Rows from a 3D modeling dataset
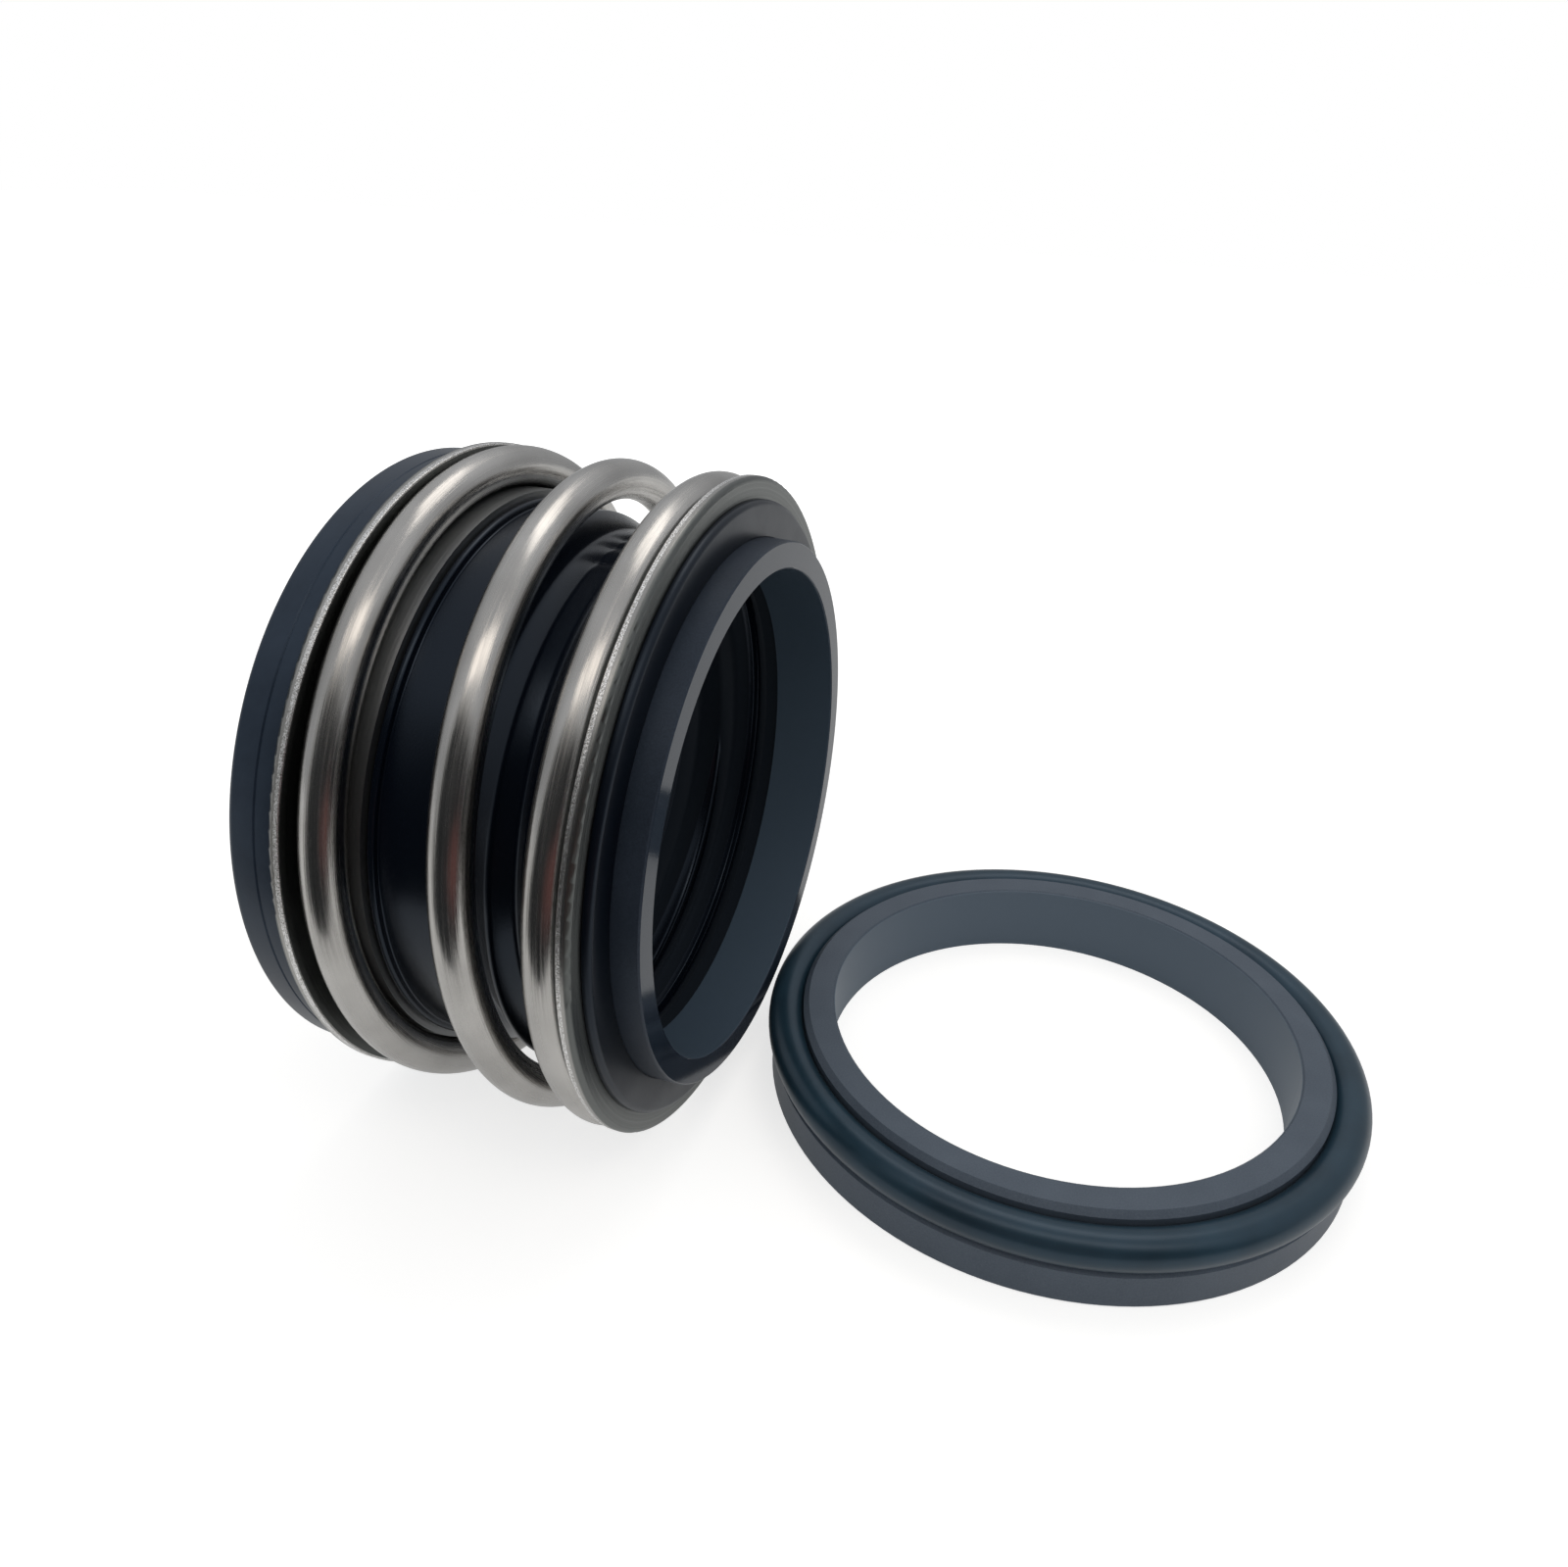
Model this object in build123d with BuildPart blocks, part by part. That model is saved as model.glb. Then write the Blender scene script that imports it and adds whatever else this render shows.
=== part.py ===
import os
from math import cos, radians, sin

from build123d import *

# A rubber bellows shaft seal as it comes out of its box. The rotary head lies on its side with its
# axis along X and its tail end in the plane X = 0, and the seat lies flat beside it. Millimetres.

# Shaft and rubber tail
shaft_diameter = 58.0
bore_grip = 0.3
tail_wall = 4.25
tail_width = 6.0
tail_corner = 0.8
tail_setback = 1.3
mould_seam = 3.4
mould_seam_width = 0.3
mould_seam_depth = 0.12

# L section rings, pressed from sheet: one tool makes both
ring_stock = 1.4
ring_length = 7.4
ring_bend = 0.6
ring_die_roll = 0.6
ring_burr_edge = 0.1

# Spring wire and how it sits in its two rings
wire_diameter = 4.6
wire_play = 0.05
flange_overhang = 0.05
tail_tip_angle = -60.0
tail_rise_angle = 95.0
face_rest_angle = 862.0
face_tip_angle = 1020.0
coil_step = 30.0
path_bend_share = 0.97

# Where the open wire stands between its closed ends: angle round the axis, share of the free gap
coil_stations = (
    (180.0, 0.050),
    (225.0, 0.104),
    (270.0, 0.182),
    (315.0, 0.280),
    (360.0, 0.372),
    (405.0, 0.450),
    (450.0, 0.512),
    (540.0, 0.620),
    (630.0, 0.745),
    (720.0, 0.866),
    (800.0, 0.965),
)

# Head length and the rubber in front of the tail
free_length = 43.6
bead_width = 0.9
bead_height = 0.65
bead_gap = 0.1
bellows_wall = 1.7
fold_clearance = 0.3
fold_rise = 1.3
fold_bend = 1.2
barrel_drop = 0.15
lip_thickness = 0.95
lip_setback = 2.5
lip_round = 0.7
cup_floor = 1.8
cup_floor_relief = 0.35

# The rolling fold's corners, measured back from where the cup starts
fold_start = 11.8
fold_back_valley = 8.26
fold_middle = 5.43
fold_front_valley = 2.6
fold_end = 0.71

# Seal face ring
face_clearance = 0.4
face_nose_wall = 3.15
face_nose_length = 3.15
face_nose_chamfer = 0.2
face_body_wall = 1.75
face_body_length = 3.8
face_nose_depth = 1.0
face_bore_chamfer = 0.15

# Stationary seat ring and its O-ring
seat_clearance = 1.3
seat_height = 10.0
seat_spigot_wall = 4.15
seat_flange_width = 3.75
seat_flange_height = 5.0
seat_root_radius = 0.5
seat_spigot_chamfer = 0.7
seat_flange_chamfer = 0.4
seat_lapped_chamfer = 0.25
o_ring_cord = 4.7
o_ring_squeeze = 0.15

# How the seat lies beside the head: its O-ring reaches a little under the nose of the seal face,
# and its centre is off the head's axis
seat_tuck = 0.2
seat_y = 15.6

# Radii worked out from the shaft outwards
bore_radius = shaft_diameter / 2 - bore_grip / 2
sleeve_inner = bore_radius + tail_wall
sleeve_outer = sleeve_inner + ring_stock
wire_radius = wire_diameter / 2
coil_radius = sleeve_outer + wire_play + wire_radius
flange_radius = coil_radius + wire_radius + flange_overhang
tail_radius = flange_radius - tail_setback
lip_radius = flange_radius - lip_setback
face_bore = shaft_diameter / 2 + face_clearance
face_nose_radius = face_bore + face_nose_wall
face_body_radius = face_bore + face_body_wall
outer_bend = ring_bend + ring_stock
bend_centre_radius = sleeve_inner + outer_bend

# Places along the shaft
lip_front = free_length - face_nose_length
face_flange_front = lip_front - lip_thickness
face_flange_back = face_flange_front - ring_stock
tail_sleeve_end = tail_width + ring_length
face_sleeve_end = face_flange_front - ring_length
tail_coil_x = tail_width + ring_stock + wire_radius
face_coil_x = face_flange_back - wire_radius
nose_step_x = lip_front - face_nose_depth
face_back = nose_step_x - face_body_length

# The floor that both flanges and the seat lie on
floor_z = -flange_radius

# How far the middle of a quarter arc lies from its centre, across and up, as a share of its radius
quarter_middle = cos(radians(45))

os.makedirs("parts", exist_ok=True)


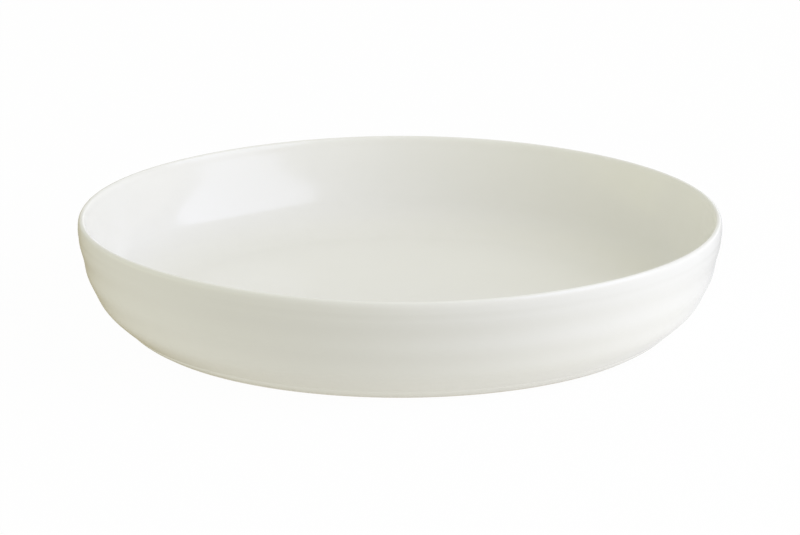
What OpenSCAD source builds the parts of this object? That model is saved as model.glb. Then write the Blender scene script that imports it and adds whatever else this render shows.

* [Problem]
Beginning at the first line of the records, give again each line exactly as written, ending with the line that contains "mould_seam_depth = 0.12".

* [Task answer]
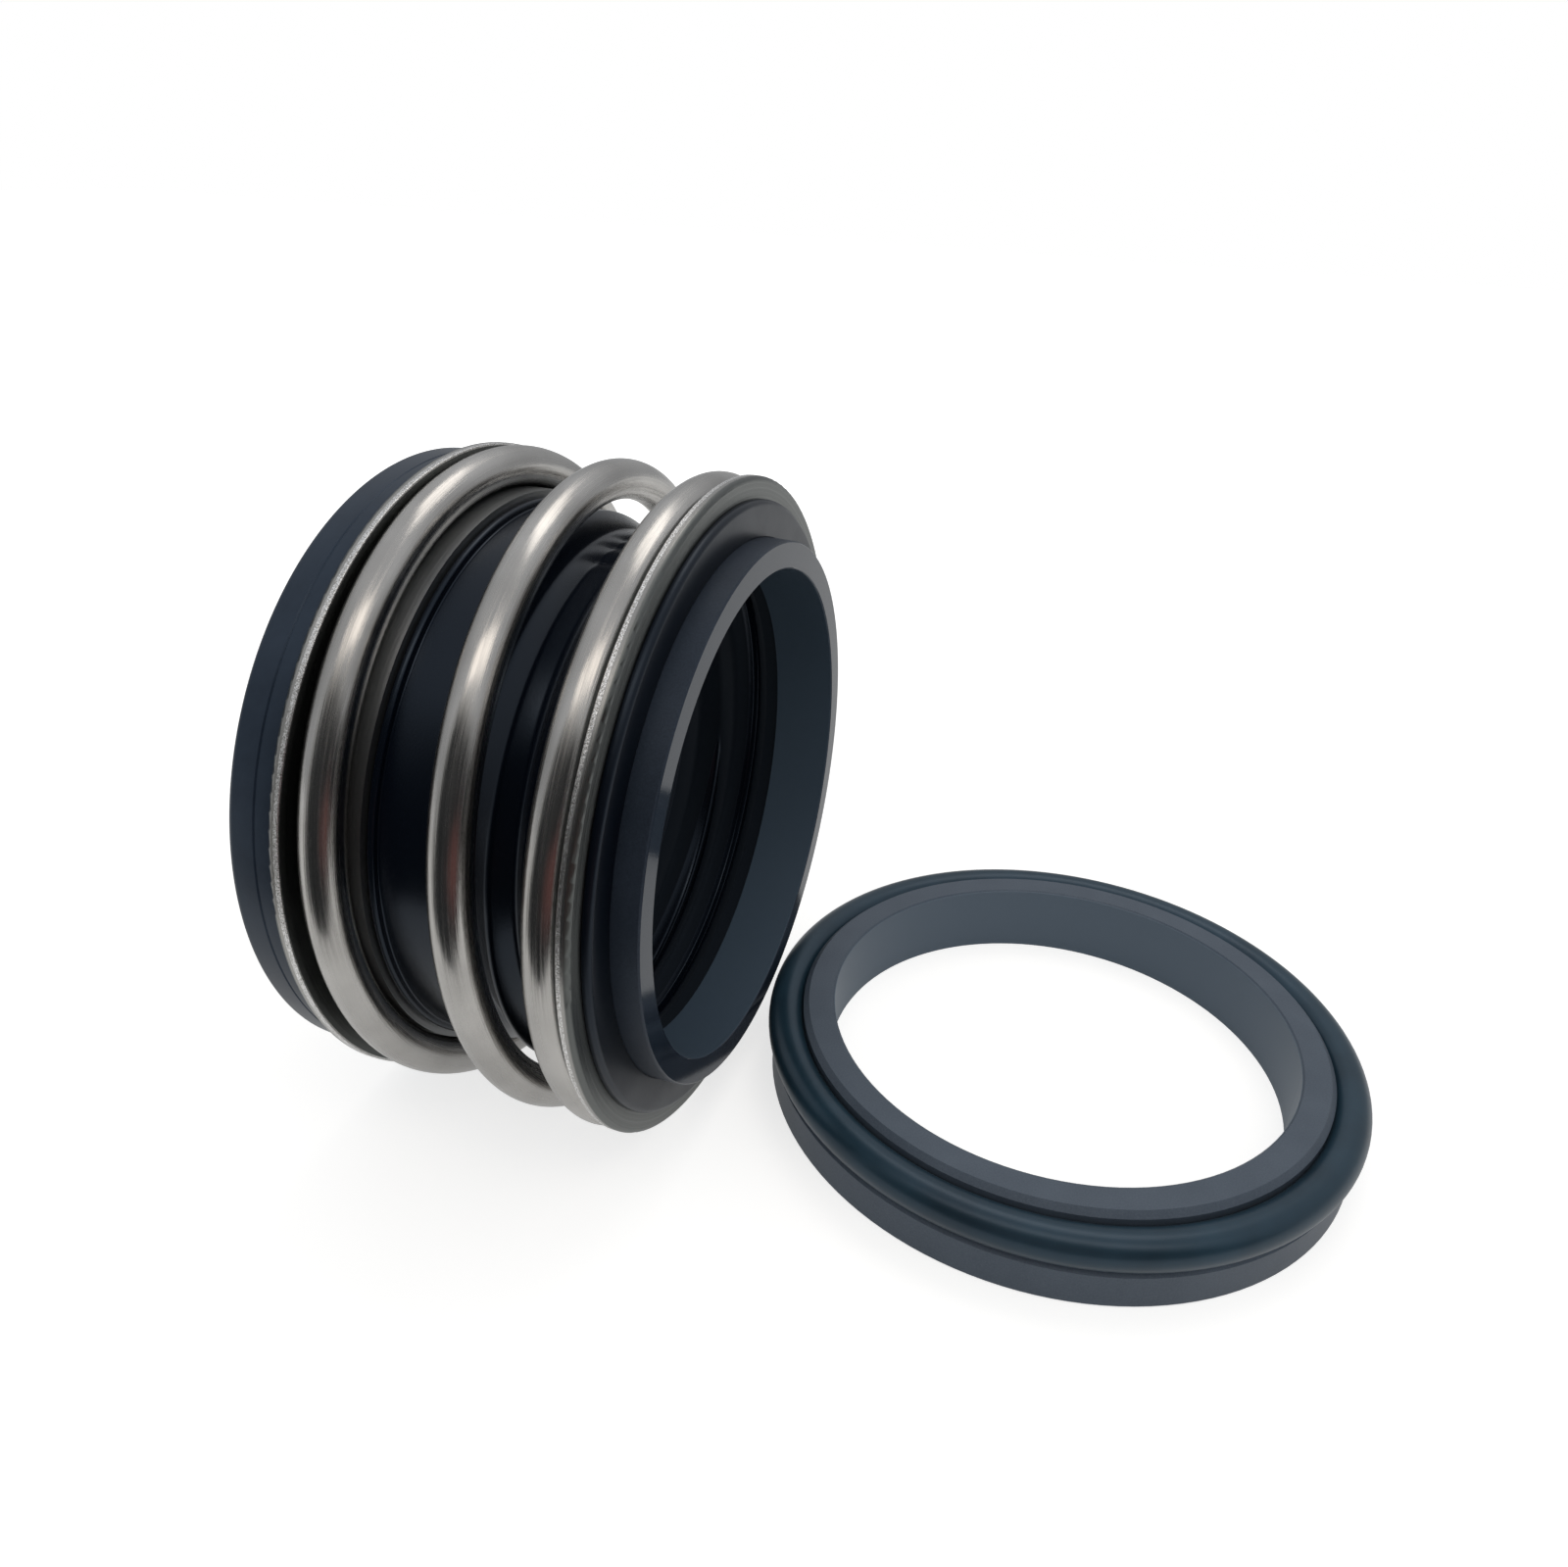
Model this object in build123d with BuildPart blocks, part by part. That model is saved as model.glb. Then write the Blender scene script that imports it and adds whatever else this render shows.
=== part.py ===
import os
from math import cos, radians, sin

from build123d import *

# A rubber bellows shaft seal as it comes out of its box. The rotary head lies on its side with its
# axis along X and its tail end in the plane X = 0, and the seat lies flat beside it. Millimetres.

# Shaft and rubber tail
shaft_diameter = 58.0
bore_grip = 0.3
tail_wall = 4.25
tail_width = 6.0
tail_corner = 0.8
tail_setback = 1.3
mould_seam = 3.4
mould_seam_width = 0.3
mould_seam_depth = 0.12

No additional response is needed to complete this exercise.